Easy: adjust the "parking ticket" so that most parking tickets that most people get are mainly feedback (more instructive) and only a very, very mild sanction (less punitive). And you do that by, as much as possible, getting the city out of the picture in most cases.

How?

Again, simple: make the downtown parking ticket a into a gentle reminder that produces more of what everyone wants: people doing business downtown. You do that by setting up a system where the first few parking tickets a person gets can either be paid (as now) OR be forgiven if the driver does what we want: spends money with downtown businesses.

Under this system, imagine you get a $15 parking ticket. instead of being furious or stressed (and for a lot of working folks, a $15 unplanned fine is a huge stressor), you see on the envelope a list of all the downtown businesses in the "Welcome Downtown" district and you notice that if you spend $100 with any of the businesses on that list in the next 7 days, you can staple the receipts to the ticket and turn it in at any of the businesses and it is forgiven.

It's still a sanction -- but it's a pretty mild one, and it can leave both the driver and downtown businesses better off directly. The driver gets a gentle reminder rather than a slap in the face, and businesses enjoy the prospect of customers looking to spend enough money on goods and services downtown to get the ticket forgiven.

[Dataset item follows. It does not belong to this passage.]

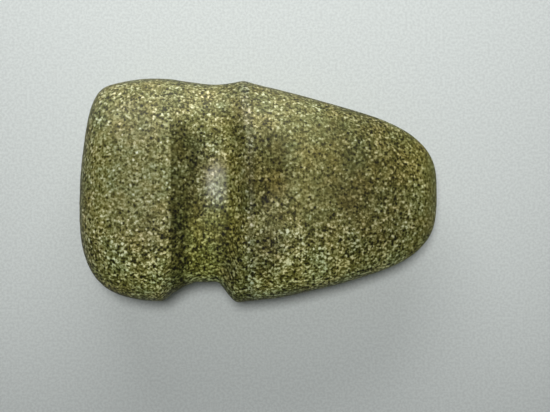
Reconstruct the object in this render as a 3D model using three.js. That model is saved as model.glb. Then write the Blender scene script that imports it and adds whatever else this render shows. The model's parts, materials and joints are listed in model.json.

There are other layers to address for repeat offenders, etc. but the general idea is so much better than what we do now (and what has helped empty other downtowns) that it would be really nice if the various downtown factions could unite around the idea of designing a less punitive, less bureaucratic, more positive system for regulating downtown parking.

"Let's live on the planet as if we intend to stay."